Entries with parts and joints:
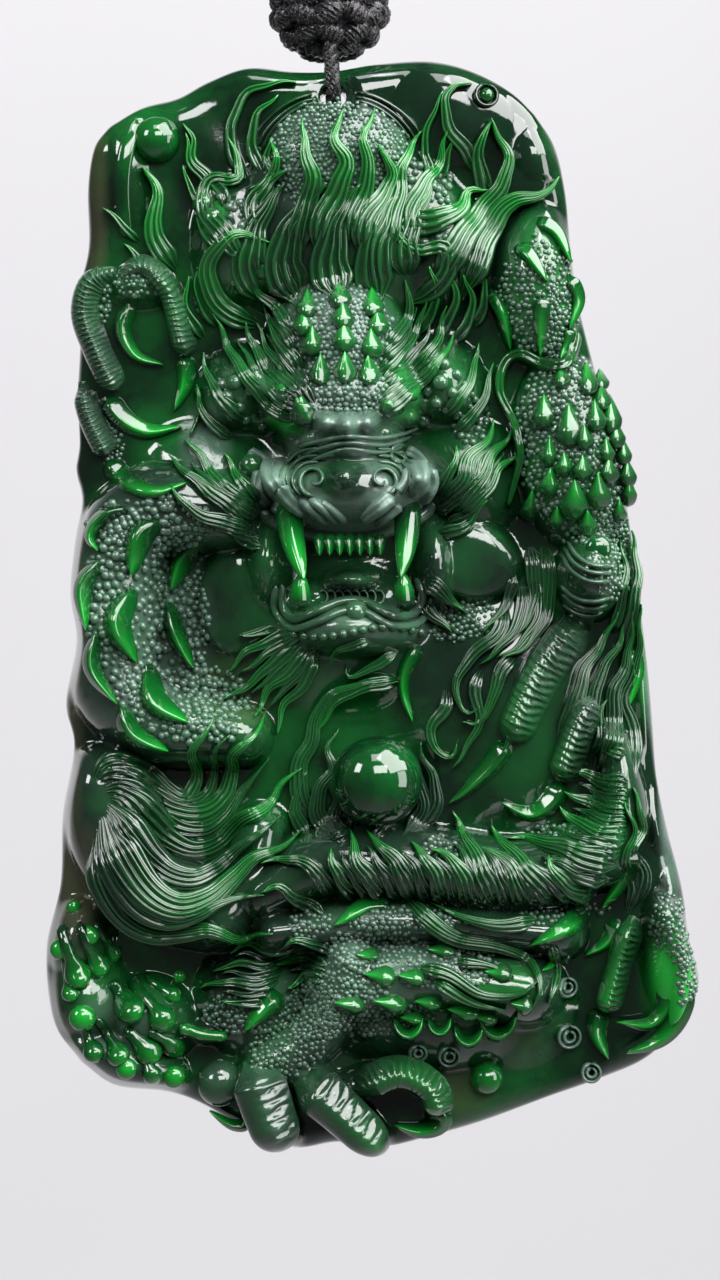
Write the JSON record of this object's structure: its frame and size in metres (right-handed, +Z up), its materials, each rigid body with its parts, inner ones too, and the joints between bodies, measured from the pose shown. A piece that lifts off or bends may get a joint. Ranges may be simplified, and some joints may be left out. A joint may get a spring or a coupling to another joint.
{
  "type": "jade dragon pendant",
  "caption": "Carved green stone plaque with a raised dragon, drilled at the top and hung from a knotted loop of black cord.",
  "frame": {"origin": "inside the top of the cord loop, where the pendant hangs", "axes": "+Z up along the plaque's length, +X to the viewer's right, the carved face looks towards -Y"},
  "size_m": [0.0451, 0.0159, 0.1085],
  "materials": {
    "jade": "polished",
    "cord": "woven"
  },
  "bodies": {
    "cord": {"hanging_cord": "cord", "cord_knot": "cord", "cord_bight": "cord"},
    "plaque": {"jade_plaque": "jade"}
  },
  "joints": [
    {"name": "plaque_swing", "type": "hinge", "parent": "cord", "child": "plaque", "pos_m": [0, 0, -0.0348], "axis": [0, 1, 0], "range_deg": [-12, 12]}
  ]
}
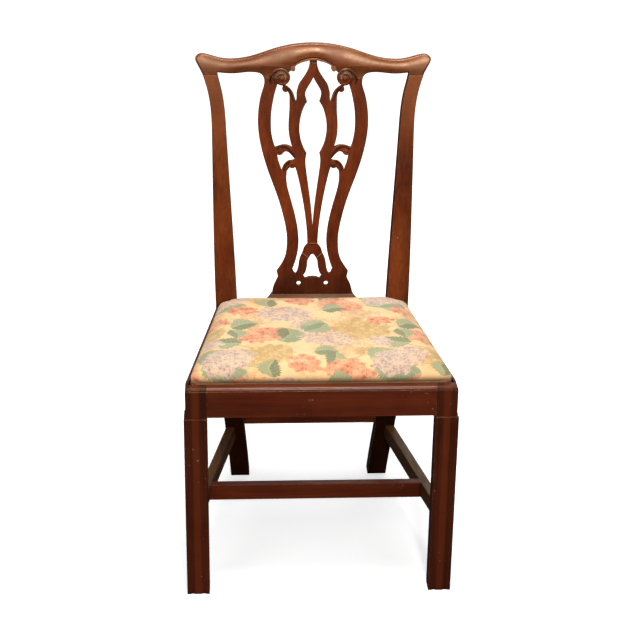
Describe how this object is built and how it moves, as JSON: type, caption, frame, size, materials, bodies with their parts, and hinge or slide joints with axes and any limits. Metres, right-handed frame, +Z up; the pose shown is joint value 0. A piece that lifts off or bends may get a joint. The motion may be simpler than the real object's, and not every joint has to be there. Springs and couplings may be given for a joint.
{
  "type": "chair",
  "caption": "Wooden dining chair with a pierced vase-shaped splat, eared crest rail, straight moulded front legs, stretchers and a padded drop-in seat.",
  "frame": {"origin": "middle of the chair's footprint, on the floor", "axes": "+Z up, the front of the chair faces -Y, +X to the left of a person who sits in it"},
  "size_m": [0.52, 0.52, 0.9866],
  "materials": {
    "polished_wood": "satin, reddish brown, polished",
    "plain_wood": "unfinished pale wood",
    "seat_fabric": "woven cotton with a printed floral pattern",
    "webbing": "woven jute",
    "hessian": "coarse woven cloth",
    "stuffing": "soft matted fibre",
    "dust_cover": "black plain cloth",
    "screws": "plain steel",
    "tacks": "blued steel"
  },
  "bodies": {
    "frame": {"back_left_corner_block": "plain_wood", "back_right_corner_block": "plain_wood", "back_seat_rail": "polished_wood", "back_stretcher": "polished_wood", "corner_block_screws": "screws", "crest_rail": "polished_wood", "cross_stretcher": "polished_wood", "front_left_corner_block": "plain_wood", "front_right_corner_block": "plain_wood", "front_seat_rail": "polished_wood", "left_back_post": "polished_wood", "left_front_leg": "polished_wood", "left_seat_rail": "polished_wood", "left_side_stretcher": "polished_wood", "right_back_post": "polished_wood", "right_front_leg": "polished_wood", "right_seat_rail": "polished_wood", "right_side_stretcher": "polished_wood", "shoe": "polished_wood", "splat": "polished_wood"},
    "seat": {"seat_cover": "seat_fabric", "seat_dust_cover": "dust_cover", "seat_frame_back": "plain_wood", "seat_frame_front": "plain_wood", "seat_frame_left": "plain_wood", "seat_frame_right": "plain_wood", "seat_hessian": "hessian", "seat_stuffing": "stuffing", "seat_tacks": "tacks", "seat_webbing": "webbing"}
  },
  "joints": [
    {"name": "seat_lift", "type": "slide", "parent": "frame", "child": "seat", "axis": [0, 0, 1], "range_m": [0, 0.12]}
  ]
}
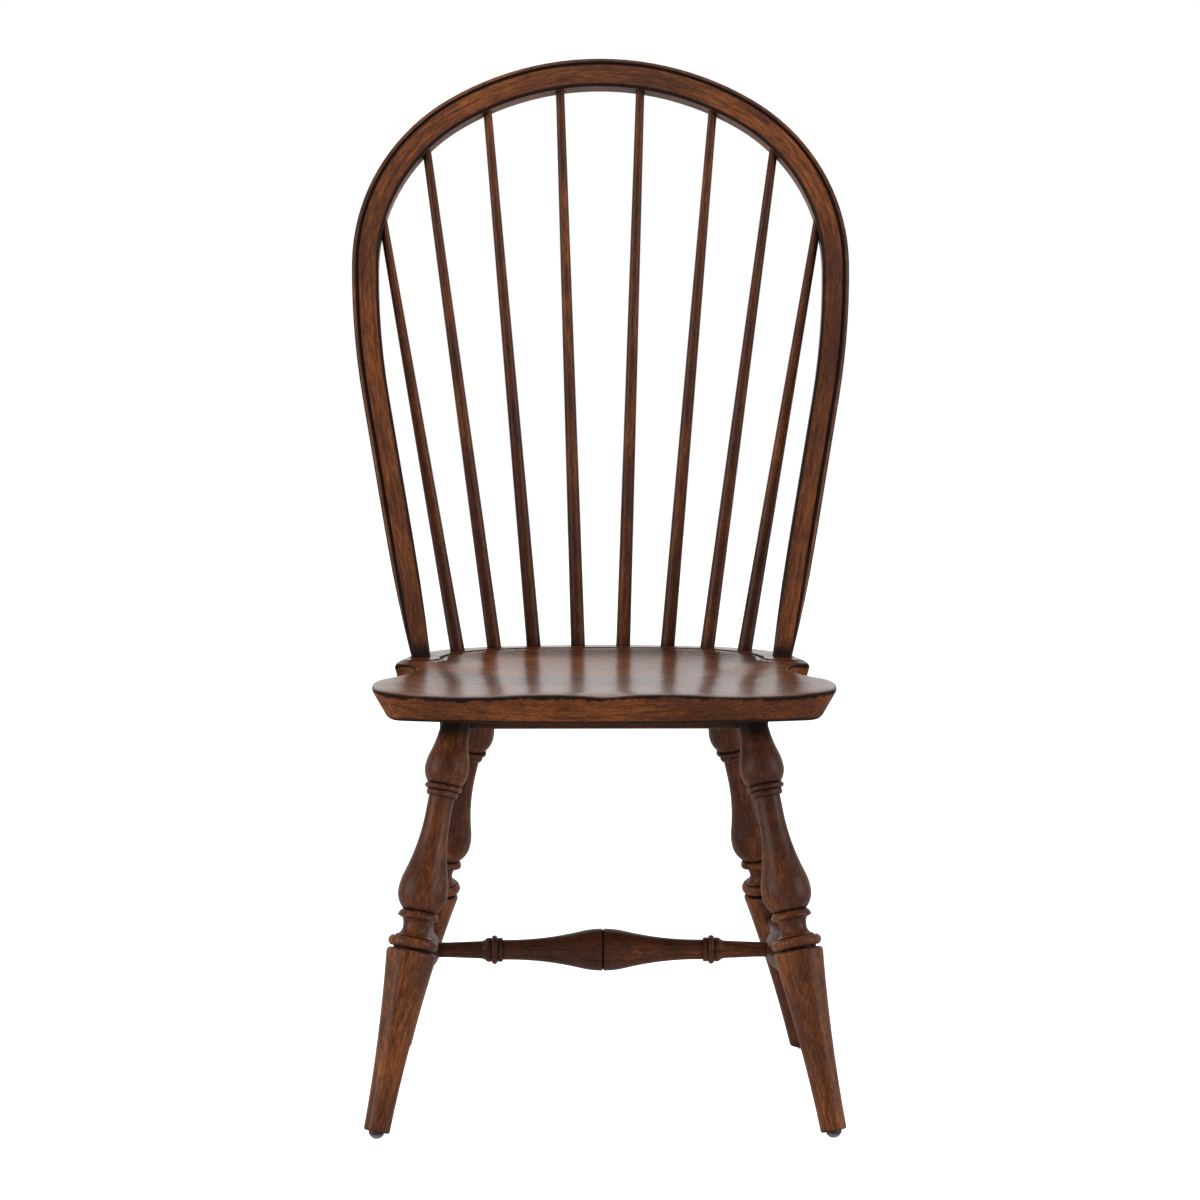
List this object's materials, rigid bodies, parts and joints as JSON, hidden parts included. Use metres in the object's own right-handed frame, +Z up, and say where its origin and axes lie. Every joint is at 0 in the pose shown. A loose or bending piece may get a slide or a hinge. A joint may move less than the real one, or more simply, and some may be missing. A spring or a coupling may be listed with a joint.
{
  "type": "bow-back dining chair",
  "caption": "Wooden bow-back side chair with a saddled plank seat, tapered spindles, raked double-vase turned legs and swelling stretchers, on small domed glides.",
  "frame": {"origin": "on the floor, under the middle of the chair's bounding box", "axes": "+Z up, the sitter faces -Y, +X to the right of the picture"},
  "size_m": [0.5444, 0.5332, 1.0962],
  "materials": {
    "seat_wood": "dark stained, satin lacquer",
    "bow_wood": "dark stained, satin lacquer",
    "spindle_wood": "dark stained, satin lacquer",
    "turned_wood": "dark stained, satin lacquer",
    "batten_wood": "dark stained",
    "glide_plastic": "smooth",
    "screw_steel": "dulled",
    "nail_steel": "plain"
  },
  "bodies": {
    "root": {"seat": "seat_wood", "bow": "bow_wood", "spindle_1": "spindle_wood", "spindle_2": "spindle_wood", "spindle_3": "spindle_wood", "spindle_4": "spindle_wood", "spindle_5": "spindle_wood", "spindle_6": "spindle_wood", "spindle_7": "spindle_wood", "spindle_8": "spindle_wood", "front_left_leg": "turned_wood", "front_right_leg": "turned_wood", "rear_left_leg": "turned_wood", "rear_right_leg": "turned_wood", "left_side_stretcher": "turned_wood", "right_side_stretcher": "turned_wood", "centre_stretcher": "turned_wood", "seat_batten": "batten_wood", "batten_screws": "screw_steel", "front_left_glide": "glide_plastic", "front_right_glide": "glide_plastic", "rear_left_glide": "glide_plastic", "rear_right_glide": "glide_plastic", "glide_nails": "nail_steel"}
  },
  "joints": []
}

▶ TASK PROMPT:
Extract the full listing above without altering anything.

▶ RESULT:
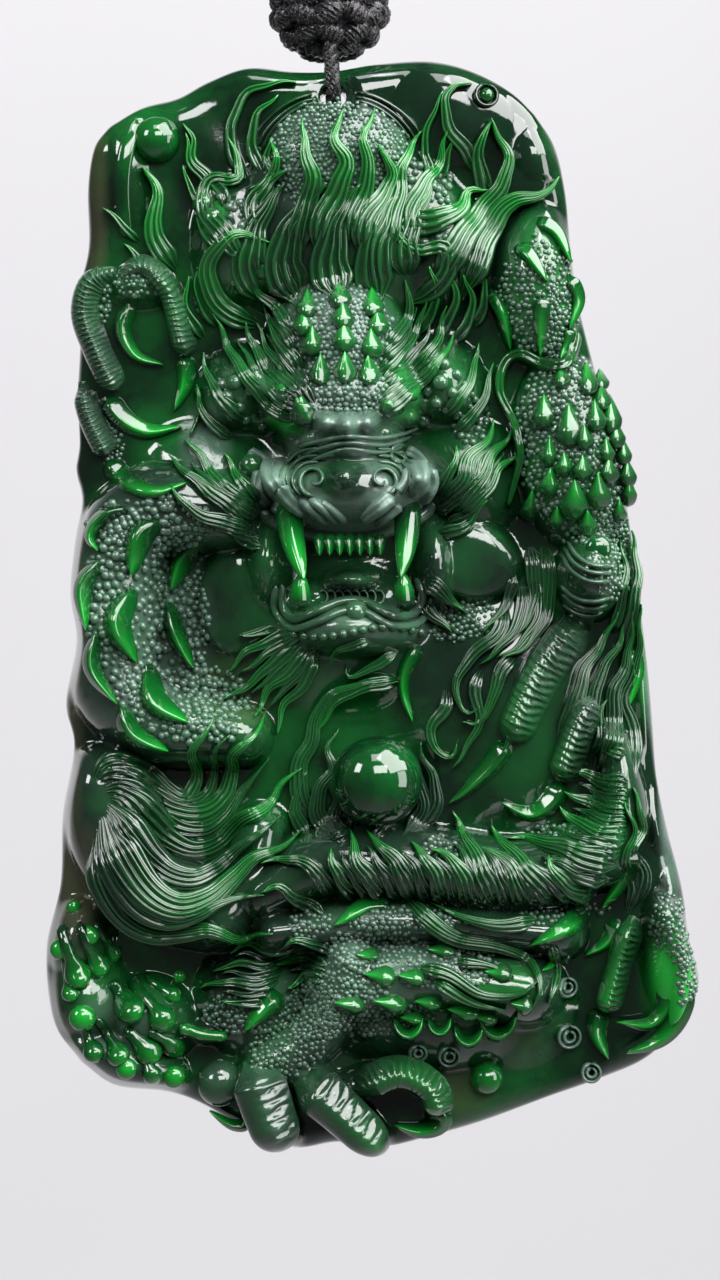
Write the JSON record of this object's structure: its frame and size in metres (right-handed, +Z up), its materials, each rigid body with its parts, inner ones too, and the joints between bodies, measured from the pose shown. A piece that lifts off or bends may get a joint. Ranges may be simplified, and some joints may be left out. A joint may get a spring or a coupling to another joint.
{
  "type": "jade dragon pendant",
  "caption": "Carved green stone plaque with a raised dragon, drilled at the top and hung from a knotted loop of black cord.",
  "frame": {"origin": "inside the top of the cord loop, where the pendant hangs", "axes": "+Z up along the plaque's length, +X to the viewer's right, the carved face looks towards -Y"},
  "size_m": [0.0451, 0.0159, 0.1085],
  "materials": {
    "jade": "polished",
    "cord": "woven"
  },
  "bodies": {
    "cord": {"hanging_cord": "cord", "cord_knot": "cord", "cord_bight": "cord"},
    "plaque": {"jade_plaque": "jade"}
  },
  "joints": [
    {"name": "plaque_swing", "type": "hinge", "parent": "cord", "child": "plaque", "pos_m": [0, 0, -0.0348], "axis": [0, 1, 0], "range_deg": [-12, 12]}
  ]
}
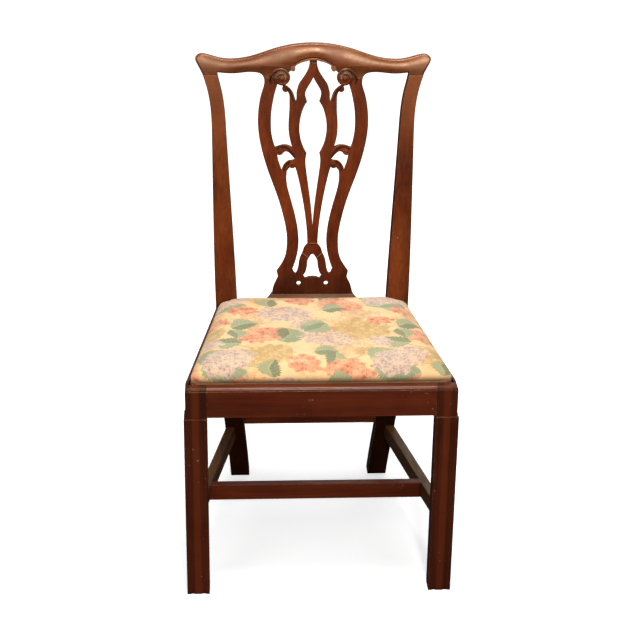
Describe how this object is built and how it moves, as JSON: type, caption, frame, size, materials, bodies with their parts, and hinge or slide joints with axes and any limits. Metres, right-handed frame, +Z up; the pose shown is joint value 0. A piece that lifts off or bends may get a joint. The motion may be simpler than the real object's, and not every joint has to be there. Springs and couplings may be given for a joint.
{
  "type": "chair",
  "caption": "Wooden dining chair with a pierced vase-shaped splat, eared crest rail, straight moulded front legs, stretchers and a padded drop-in seat.",
  "frame": {"origin": "middle of the chair's footprint, on the floor", "axes": "+Z up, the front of the chair faces -Y, +X to the left of a person who sits in it"},
  "size_m": [0.52, 0.52, 0.9866],
  "materials": {
    "polished_wood": "satin, reddish brown, polished",
    "plain_wood": "unfinished pale wood",
    "seat_fabric": "woven cotton with a printed floral pattern",
    "webbing": "woven jute",
    "hessian": "coarse woven cloth",
    "stuffing": "soft matted fibre",
    "dust_cover": "black plain cloth",
    "screws": "plain steel",
    "tacks": "blued steel"
  },
  "bodies": {
    "frame": {"back_left_corner_block": "plain_wood", "back_right_corner_block": "plain_wood", "back_seat_rail": "polished_wood", "back_stretcher": "polished_wood", "corner_block_screws": "screws", "crest_rail": "polished_wood", "cross_stretcher": "polished_wood", "front_left_corner_block": "plain_wood", "front_right_corner_block": "plain_wood", "front_seat_rail": "polished_wood", "left_back_post": "polished_wood", "left_front_leg": "polished_wood", "left_seat_rail": "polished_wood", "left_side_stretcher": "polished_wood", "right_back_post": "polished_wood", "right_front_leg": "polished_wood", "right_seat_rail": "polished_wood", "right_side_stretcher": "polished_wood", "shoe": "polished_wood", "splat": "polished_wood"},
    "seat": {"seat_cover": "seat_fabric", "seat_dust_cover": "dust_cover", "seat_frame_back": "plain_wood", "seat_frame_front": "plain_wood", "seat_frame_left": "plain_wood", "seat_frame_right": "plain_wood", "seat_hessian": "hessian", "seat_stuffing": "stuffing", "seat_tacks": "tacks", "seat_webbing": "webbing"}
  },
  "joints": [
    {"name": "seat_lift", "type": "slide", "parent": "frame", "child": "seat", "axis": [0, 0, 1], "range_m": [0, 0.12]}
  ]
}
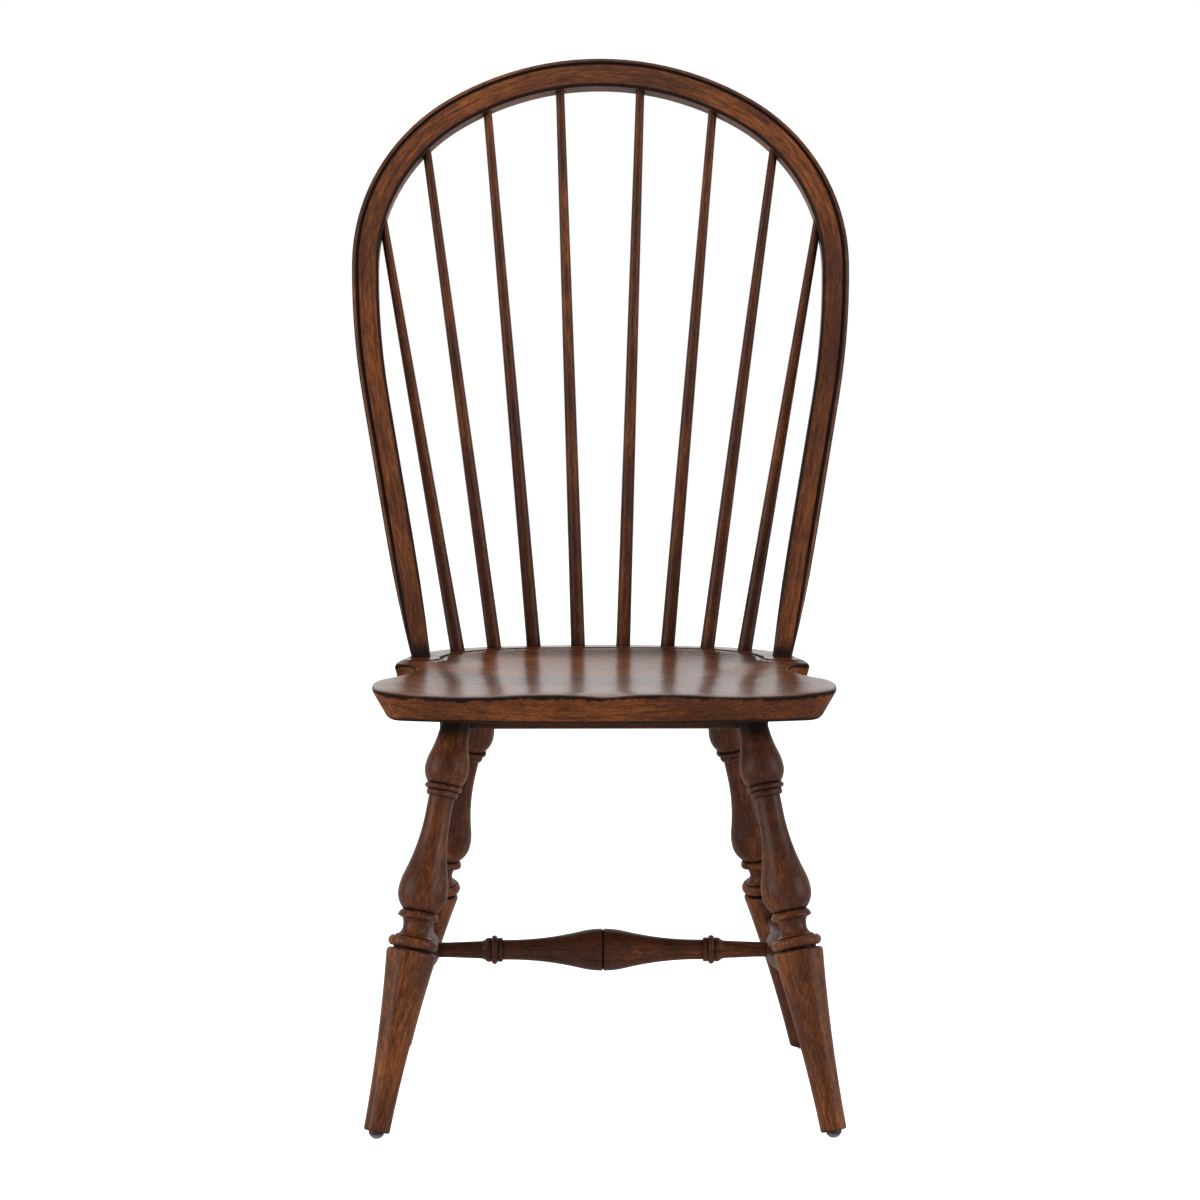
List this object's materials, rigid bodies, parts and joints as JSON, hidden parts included. Use metres in the object's own right-handed frame, +Z up, and say where its origin and axes lie. Every joint is at 0 in the pose shown. A loose or bending piece may get a slide or a hinge. A joint may move less than the real one, or more simply, and some may be missing. A spring or a coupling may be listed with a joint.
{
  "type": "bow-back dining chair",
  "caption": "Wooden bow-back side chair with a saddled plank seat, tapered spindles, raked double-vase turned legs and swelling stretchers, on small domed glides.",
  "frame": {"origin": "on the floor, under the middle of the chair's bounding box", "axes": "+Z up, the sitter faces -Y, +X to the right of the picture"},
  "size_m": [0.5444, 0.5332, 1.0962],
  "materials": {
    "seat_wood": "dark stained, satin lacquer",
    "bow_wood": "dark stained, satin lacquer",
    "spindle_wood": "dark stained, satin lacquer",
    "turned_wood": "dark stained, satin lacquer",
    "batten_wood": "dark stained",
    "glide_plastic": "smooth",
    "screw_steel": "dulled",
    "nail_steel": "plain"
  },
  "bodies": {
    "root": {"seat": "seat_wood", "bow": "bow_wood", "spindle_1": "spindle_wood", "spindle_2": "spindle_wood", "spindle_3": "spindle_wood", "spindle_4": "spindle_wood", "spindle_5": "spindle_wood", "spindle_6": "spindle_wood", "spindle_7": "spindle_wood", "spindle_8": "spindle_wood", "front_left_leg": "turned_wood", "front_right_leg": "turned_wood", "rear_left_leg": "turned_wood", "rear_right_leg": "turned_wood", "left_side_stretcher": "turned_wood", "right_side_stretcher": "turned_wood", "centre_stretcher": "turned_wood", "seat_batten": "batten_wood", "batten_screws": "screw_steel", "front_left_glide": "glide_plastic", "front_right_glide": "glide_plastic", "rear_left_glide": "glide_plastic", "rear_right_glide": "glide_plastic", "glide_nails": "nail_steel"}
  },
  "joints": []
}